◆ Records for this exercise:
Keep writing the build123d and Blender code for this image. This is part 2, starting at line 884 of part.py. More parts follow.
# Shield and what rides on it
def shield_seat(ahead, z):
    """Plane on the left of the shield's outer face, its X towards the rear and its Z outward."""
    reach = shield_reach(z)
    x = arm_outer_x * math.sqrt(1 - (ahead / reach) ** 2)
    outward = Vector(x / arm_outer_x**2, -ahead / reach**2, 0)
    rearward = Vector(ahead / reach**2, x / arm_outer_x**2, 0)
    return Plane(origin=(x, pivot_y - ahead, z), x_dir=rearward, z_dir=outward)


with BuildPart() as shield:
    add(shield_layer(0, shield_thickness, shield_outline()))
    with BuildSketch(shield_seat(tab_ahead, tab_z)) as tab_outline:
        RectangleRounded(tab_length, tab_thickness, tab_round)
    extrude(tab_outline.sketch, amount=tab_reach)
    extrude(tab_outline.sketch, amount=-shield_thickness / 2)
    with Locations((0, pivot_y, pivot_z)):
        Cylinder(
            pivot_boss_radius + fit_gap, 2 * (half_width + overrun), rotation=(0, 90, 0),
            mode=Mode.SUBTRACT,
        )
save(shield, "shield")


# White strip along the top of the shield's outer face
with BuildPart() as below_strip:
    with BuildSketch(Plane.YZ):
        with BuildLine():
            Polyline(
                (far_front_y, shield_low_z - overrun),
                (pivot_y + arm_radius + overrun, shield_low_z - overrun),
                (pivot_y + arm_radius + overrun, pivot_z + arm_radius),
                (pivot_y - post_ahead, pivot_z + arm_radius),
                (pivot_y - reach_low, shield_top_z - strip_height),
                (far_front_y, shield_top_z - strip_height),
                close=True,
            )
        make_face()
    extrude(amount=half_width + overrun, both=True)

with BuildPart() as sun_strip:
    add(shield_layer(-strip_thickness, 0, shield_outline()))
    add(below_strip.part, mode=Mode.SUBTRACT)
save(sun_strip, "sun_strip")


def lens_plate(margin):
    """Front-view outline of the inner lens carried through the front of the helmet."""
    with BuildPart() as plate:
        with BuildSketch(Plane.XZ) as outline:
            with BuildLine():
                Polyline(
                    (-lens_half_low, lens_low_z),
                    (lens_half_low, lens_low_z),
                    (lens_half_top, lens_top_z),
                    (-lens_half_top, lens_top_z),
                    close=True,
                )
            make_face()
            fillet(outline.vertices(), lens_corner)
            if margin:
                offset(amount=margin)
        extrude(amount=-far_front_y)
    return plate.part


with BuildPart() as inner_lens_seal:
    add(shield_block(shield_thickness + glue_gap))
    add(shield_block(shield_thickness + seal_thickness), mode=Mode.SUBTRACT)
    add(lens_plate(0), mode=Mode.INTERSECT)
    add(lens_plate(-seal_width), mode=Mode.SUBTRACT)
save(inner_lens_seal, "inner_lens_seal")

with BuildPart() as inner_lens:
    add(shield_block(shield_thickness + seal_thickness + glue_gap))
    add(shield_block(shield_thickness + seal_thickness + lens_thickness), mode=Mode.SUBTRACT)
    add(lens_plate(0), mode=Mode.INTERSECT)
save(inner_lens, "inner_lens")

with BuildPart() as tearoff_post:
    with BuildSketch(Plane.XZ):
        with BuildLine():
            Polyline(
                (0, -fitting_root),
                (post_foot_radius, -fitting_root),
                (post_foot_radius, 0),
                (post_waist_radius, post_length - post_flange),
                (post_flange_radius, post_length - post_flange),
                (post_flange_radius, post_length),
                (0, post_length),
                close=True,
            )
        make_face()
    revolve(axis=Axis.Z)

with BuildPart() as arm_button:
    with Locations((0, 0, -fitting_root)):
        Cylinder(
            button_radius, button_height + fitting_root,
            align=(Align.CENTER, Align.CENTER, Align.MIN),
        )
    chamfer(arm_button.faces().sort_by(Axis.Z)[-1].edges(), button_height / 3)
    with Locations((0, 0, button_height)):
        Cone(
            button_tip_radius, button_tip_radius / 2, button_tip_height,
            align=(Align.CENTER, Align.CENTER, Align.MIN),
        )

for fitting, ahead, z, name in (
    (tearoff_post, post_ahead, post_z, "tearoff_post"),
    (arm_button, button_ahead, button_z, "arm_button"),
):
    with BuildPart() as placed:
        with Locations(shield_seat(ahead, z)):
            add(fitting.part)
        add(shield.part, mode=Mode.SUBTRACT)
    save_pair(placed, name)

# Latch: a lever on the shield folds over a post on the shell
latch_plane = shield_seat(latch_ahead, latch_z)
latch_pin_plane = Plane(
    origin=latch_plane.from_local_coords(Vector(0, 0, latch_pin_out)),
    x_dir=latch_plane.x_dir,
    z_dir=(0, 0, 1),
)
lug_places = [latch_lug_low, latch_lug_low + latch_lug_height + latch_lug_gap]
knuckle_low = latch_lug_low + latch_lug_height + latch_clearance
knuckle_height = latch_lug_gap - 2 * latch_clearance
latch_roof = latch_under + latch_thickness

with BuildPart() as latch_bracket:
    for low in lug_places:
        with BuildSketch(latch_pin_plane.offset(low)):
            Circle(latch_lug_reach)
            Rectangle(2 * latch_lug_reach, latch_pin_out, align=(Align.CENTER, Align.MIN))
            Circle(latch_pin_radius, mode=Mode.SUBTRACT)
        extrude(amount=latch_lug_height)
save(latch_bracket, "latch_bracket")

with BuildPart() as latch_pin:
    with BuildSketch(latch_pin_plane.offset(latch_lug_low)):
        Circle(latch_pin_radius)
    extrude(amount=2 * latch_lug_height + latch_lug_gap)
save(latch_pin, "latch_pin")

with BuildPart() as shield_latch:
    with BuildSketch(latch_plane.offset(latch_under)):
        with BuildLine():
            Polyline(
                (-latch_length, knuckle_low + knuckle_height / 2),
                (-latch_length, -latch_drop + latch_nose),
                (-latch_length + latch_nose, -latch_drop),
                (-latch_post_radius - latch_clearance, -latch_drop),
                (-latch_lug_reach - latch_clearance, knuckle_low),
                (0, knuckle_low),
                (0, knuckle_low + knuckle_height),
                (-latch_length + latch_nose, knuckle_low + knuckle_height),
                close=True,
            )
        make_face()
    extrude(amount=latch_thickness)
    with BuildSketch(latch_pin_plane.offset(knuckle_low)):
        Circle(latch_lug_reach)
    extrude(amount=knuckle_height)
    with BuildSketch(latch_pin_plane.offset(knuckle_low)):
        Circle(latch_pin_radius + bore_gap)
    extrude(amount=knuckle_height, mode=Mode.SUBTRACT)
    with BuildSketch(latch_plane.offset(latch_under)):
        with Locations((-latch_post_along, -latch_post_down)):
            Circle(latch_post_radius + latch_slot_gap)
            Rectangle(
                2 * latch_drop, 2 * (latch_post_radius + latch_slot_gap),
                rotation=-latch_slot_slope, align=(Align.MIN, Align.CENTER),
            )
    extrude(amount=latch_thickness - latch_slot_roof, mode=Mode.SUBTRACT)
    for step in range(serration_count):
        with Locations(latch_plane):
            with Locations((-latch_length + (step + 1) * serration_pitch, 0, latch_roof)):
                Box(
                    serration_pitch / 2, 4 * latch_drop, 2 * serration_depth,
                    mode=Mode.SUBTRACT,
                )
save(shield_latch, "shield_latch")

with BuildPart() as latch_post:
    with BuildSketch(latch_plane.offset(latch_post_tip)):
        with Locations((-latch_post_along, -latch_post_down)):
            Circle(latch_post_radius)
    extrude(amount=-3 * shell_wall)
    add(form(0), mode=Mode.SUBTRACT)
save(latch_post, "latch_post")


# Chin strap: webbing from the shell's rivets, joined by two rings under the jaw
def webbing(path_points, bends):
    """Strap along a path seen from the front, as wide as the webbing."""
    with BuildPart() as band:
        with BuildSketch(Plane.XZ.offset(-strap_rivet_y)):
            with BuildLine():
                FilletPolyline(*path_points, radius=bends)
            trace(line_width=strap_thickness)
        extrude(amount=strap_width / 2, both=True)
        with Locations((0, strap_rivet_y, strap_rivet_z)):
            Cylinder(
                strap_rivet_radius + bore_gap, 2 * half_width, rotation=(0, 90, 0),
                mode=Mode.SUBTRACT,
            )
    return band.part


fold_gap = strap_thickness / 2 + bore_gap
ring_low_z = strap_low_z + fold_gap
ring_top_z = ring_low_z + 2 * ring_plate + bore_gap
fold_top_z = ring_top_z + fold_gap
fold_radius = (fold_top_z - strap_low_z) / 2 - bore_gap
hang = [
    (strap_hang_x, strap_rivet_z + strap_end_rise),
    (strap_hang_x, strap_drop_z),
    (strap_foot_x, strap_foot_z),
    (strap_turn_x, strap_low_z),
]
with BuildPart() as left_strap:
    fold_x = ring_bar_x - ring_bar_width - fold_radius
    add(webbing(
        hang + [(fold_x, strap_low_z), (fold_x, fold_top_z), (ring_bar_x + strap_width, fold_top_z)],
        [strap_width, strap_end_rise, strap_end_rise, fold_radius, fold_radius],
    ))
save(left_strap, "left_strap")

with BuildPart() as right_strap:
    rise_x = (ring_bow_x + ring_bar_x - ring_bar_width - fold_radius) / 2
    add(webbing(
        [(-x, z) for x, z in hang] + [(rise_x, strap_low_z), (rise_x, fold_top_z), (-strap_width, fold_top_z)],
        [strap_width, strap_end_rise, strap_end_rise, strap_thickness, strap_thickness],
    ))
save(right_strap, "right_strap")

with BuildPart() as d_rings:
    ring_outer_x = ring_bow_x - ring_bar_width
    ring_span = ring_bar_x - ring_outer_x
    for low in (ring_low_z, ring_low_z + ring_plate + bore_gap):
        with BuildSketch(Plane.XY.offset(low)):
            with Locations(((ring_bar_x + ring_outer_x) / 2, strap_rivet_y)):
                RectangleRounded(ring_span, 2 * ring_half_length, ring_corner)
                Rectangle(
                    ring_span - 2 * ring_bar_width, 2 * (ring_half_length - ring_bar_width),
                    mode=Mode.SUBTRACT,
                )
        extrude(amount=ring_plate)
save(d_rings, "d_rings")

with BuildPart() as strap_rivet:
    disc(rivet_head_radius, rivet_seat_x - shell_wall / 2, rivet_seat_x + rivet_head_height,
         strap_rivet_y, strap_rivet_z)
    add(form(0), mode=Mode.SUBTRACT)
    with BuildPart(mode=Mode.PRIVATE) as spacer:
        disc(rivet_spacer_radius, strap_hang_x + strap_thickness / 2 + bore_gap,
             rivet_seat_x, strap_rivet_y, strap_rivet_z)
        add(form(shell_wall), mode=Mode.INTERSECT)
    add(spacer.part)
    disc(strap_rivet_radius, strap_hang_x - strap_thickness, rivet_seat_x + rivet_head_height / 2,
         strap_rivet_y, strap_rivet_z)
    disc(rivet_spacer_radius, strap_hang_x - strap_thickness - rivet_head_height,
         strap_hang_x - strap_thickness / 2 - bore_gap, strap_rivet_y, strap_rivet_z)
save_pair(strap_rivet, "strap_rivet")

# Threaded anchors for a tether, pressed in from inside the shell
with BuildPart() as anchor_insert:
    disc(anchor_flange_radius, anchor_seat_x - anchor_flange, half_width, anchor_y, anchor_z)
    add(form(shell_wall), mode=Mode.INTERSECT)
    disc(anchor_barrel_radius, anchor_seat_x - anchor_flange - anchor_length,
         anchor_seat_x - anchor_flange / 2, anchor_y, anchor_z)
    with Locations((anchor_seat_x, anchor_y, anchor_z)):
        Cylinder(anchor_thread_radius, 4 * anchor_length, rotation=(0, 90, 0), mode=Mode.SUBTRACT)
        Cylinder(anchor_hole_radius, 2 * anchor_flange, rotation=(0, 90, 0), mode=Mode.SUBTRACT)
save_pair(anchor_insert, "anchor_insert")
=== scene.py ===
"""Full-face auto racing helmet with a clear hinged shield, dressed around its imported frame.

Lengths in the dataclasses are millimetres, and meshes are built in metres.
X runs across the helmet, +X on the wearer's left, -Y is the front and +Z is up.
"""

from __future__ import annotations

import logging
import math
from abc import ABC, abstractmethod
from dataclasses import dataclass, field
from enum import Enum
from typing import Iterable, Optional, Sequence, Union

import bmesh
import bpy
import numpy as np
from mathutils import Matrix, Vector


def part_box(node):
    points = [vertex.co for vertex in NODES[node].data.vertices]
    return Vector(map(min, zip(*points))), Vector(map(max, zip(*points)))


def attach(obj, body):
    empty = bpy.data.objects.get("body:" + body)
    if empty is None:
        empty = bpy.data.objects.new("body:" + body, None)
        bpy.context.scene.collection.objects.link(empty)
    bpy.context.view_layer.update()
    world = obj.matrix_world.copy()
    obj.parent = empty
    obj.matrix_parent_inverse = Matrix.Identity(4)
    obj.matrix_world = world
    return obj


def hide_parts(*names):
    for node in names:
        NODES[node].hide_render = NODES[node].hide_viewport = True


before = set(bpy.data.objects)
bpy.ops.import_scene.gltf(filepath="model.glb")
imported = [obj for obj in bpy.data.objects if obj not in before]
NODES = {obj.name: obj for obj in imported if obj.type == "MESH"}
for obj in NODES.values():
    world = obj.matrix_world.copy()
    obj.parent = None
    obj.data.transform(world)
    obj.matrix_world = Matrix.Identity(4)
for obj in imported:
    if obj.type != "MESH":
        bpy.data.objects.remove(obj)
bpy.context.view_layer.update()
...
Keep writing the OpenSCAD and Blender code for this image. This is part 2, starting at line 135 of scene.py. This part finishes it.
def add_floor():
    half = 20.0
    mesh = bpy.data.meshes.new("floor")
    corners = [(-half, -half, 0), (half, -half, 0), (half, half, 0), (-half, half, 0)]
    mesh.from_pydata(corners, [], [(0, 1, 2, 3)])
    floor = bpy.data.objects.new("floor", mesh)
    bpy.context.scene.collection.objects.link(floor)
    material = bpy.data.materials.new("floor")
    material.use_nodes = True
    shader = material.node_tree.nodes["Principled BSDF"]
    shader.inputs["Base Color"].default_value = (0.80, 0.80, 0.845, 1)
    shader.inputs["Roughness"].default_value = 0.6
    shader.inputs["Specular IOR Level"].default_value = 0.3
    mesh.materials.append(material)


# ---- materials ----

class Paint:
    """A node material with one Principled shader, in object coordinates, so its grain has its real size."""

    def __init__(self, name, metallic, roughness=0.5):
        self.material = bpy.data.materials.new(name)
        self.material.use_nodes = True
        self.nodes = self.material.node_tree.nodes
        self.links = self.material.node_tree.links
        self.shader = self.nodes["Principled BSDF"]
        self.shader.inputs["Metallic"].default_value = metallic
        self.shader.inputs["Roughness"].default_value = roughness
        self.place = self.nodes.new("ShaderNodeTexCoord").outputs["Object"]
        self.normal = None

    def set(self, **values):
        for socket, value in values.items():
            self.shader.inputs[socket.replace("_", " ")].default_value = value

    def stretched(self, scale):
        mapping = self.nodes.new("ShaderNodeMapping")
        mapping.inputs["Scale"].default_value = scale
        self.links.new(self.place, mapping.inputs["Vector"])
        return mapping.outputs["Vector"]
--
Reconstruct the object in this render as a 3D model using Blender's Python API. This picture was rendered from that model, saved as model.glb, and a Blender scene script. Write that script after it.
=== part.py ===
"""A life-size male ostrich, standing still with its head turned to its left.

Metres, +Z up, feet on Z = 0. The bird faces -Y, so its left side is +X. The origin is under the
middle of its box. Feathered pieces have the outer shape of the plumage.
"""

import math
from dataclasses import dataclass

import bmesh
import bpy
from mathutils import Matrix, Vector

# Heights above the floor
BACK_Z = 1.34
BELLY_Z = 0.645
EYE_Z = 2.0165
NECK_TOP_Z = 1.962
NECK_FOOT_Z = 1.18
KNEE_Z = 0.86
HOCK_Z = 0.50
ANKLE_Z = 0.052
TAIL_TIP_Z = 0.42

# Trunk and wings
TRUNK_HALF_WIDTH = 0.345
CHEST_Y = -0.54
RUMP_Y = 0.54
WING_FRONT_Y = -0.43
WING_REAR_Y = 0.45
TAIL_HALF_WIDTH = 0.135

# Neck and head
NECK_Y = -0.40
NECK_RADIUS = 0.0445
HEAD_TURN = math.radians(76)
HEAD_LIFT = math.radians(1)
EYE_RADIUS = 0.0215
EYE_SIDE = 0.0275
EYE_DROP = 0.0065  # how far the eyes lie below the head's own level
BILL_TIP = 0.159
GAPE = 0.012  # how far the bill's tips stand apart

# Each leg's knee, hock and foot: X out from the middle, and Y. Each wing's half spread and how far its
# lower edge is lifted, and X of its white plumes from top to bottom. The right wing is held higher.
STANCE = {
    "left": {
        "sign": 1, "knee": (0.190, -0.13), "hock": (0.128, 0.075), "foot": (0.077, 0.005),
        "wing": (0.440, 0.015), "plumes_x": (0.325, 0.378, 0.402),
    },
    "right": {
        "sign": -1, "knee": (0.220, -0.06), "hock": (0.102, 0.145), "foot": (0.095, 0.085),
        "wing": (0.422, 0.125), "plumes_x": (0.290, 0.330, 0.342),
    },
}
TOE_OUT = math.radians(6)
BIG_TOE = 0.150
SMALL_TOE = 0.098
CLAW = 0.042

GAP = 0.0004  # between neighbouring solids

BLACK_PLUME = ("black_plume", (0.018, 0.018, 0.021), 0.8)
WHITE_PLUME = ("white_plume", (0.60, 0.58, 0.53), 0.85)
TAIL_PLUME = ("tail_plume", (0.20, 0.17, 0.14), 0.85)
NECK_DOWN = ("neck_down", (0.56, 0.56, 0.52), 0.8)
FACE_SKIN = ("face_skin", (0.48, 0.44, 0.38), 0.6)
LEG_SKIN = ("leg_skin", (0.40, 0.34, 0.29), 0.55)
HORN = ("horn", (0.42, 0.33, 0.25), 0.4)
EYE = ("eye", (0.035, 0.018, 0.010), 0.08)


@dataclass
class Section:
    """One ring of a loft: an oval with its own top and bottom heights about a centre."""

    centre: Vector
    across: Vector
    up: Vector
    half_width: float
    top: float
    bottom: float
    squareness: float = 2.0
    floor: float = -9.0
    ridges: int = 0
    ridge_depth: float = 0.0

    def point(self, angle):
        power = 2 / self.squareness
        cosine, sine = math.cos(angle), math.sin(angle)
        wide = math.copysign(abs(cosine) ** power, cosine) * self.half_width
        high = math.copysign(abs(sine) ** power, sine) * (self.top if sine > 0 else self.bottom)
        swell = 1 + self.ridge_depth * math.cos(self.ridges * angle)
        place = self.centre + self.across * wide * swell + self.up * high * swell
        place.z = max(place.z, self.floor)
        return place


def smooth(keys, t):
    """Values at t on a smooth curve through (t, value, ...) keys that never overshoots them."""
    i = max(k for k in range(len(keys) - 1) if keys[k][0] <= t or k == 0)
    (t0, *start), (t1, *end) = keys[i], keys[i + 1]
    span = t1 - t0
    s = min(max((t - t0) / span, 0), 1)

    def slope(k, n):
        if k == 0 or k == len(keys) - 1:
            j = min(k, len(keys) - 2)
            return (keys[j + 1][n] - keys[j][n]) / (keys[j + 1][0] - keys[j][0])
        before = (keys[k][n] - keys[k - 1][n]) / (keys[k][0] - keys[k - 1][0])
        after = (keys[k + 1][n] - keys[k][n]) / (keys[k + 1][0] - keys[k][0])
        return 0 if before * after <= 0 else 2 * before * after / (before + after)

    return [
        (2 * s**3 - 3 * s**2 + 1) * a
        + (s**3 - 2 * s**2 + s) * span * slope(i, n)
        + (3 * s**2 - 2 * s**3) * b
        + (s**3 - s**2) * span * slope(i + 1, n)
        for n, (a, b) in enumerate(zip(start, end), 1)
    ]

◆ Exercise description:
Look back at the data above. Transcribe exactly the lines starting at the line that contains "# Threaded anchors" and ending at the line that contains "from typing import".

◆ Exercise output:
# Threaded anchors for a tether, pressed in from inside the shell
with BuildPart() as anchor_insert:
    disc(anchor_flange_radius, anchor_seat_x - anchor_flange, half_width, anchor_y, anchor_z)
    add(form(shell_wall), mode=Mode.INTERSECT)
    disc(anchor_barrel_radius, anchor_seat_x - anchor_flange - anchor_length,
         anchor_seat_x - anchor_flange / 2, anchor_y, anchor_z)
    with Locations((anchor_seat_x, anchor_y, anchor_z)):
        Cylinder(anchor_thread_radius, 4 * anchor_length, rotation=(0, 90, 0), mode=Mode.SUBTRACT)
        Cylinder(anchor_hole_radius, 2 * anchor_flange, rotation=(0, 90, 0), mode=Mode.SUBTRACT)
save_pair(anchor_insert, "anchor_insert")
=== scene.py ===
"""Full-face auto racing helmet with a clear hinged shield, dressed around its imported frame.

Lengths in the dataclasses are millimetres, and meshes are built in metres.
X runs across the helmet, +X on the wearer's left, -Y is the front and +Z is up.
"""

from __future__ import annotations

import logging
import math
from abc import ABC, abstractmethod
from dataclasses import dataclass, field
from enum import Enum
from typing import Iterable, Optional, Sequence, Union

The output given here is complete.